- _What you should do_
Transcribe the data that follows precisely, omitting nothing.

[Exercise input start]

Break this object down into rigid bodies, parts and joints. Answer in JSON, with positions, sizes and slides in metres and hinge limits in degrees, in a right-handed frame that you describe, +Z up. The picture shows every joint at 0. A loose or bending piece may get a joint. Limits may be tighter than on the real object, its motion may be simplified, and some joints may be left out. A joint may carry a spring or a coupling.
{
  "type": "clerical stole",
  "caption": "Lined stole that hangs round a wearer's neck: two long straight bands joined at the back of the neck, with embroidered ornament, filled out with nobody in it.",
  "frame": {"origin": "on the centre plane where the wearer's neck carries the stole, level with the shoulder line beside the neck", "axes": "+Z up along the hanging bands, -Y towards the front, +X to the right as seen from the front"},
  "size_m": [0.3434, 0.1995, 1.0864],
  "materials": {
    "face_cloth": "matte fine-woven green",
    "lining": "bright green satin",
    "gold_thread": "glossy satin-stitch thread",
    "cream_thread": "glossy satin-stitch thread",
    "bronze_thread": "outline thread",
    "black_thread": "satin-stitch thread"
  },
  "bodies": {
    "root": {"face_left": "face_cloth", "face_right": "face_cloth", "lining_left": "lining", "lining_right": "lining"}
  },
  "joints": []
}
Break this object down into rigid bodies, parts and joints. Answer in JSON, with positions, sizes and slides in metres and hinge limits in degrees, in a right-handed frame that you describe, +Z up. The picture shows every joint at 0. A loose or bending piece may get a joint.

[Exercise input end]

- _Task result_
Break this object down into rigid bodies, parts and joints. Answer in JSON, with positions, sizes and slides in metres and hinge limits in degrees, in a right-handed frame that you describe, +Z up. The picture shows every joint at 0. A loose or bending piece may get a joint. Limits may be tighter than on the real object, its motion may be simplified, and some joints may be left out. A joint may carry a spring or a coupling.
{
  "type": "clerical stole",
  "caption": "Lined stole that hangs round a wearer's neck: two long straight bands joined at the back of the neck, with embroidered ornament, filled out with nobody in it.",
  "frame": {"origin": "on the centre plane where the wearer's neck carries the stole, level with the shoulder line beside the neck", "axes": "+Z up along the hanging bands, -Y towards the front, +X to the right as seen from the front"},
  "size_m": [0.3434, 0.1995, 1.0864],
  "materials": {
    "face_cloth": "matte fine-woven green",
    "lining": "bright green satin",
    "gold_thread": "glossy satin-stitch thread",
    "cream_thread": "glossy satin-stitch thread",
    "bronze_thread": "outline thread",
    "black_thread": "satin-stitch thread"
  },
  "bodies": {
    "root": {"face_left": "face_cloth", "face_right": "face_cloth", "lining_left": "lining", "lining_right": "lining"}
  },
  "joints": []
}
Break this object down into rigid bodies, parts and joints. Answer in JSON, with positions, sizes and slides in metres and hinge limits in degrees, in a right-handed frame that you describe, +Z up. The picture shows every joint at 0. A loose or bending piece may get a joint.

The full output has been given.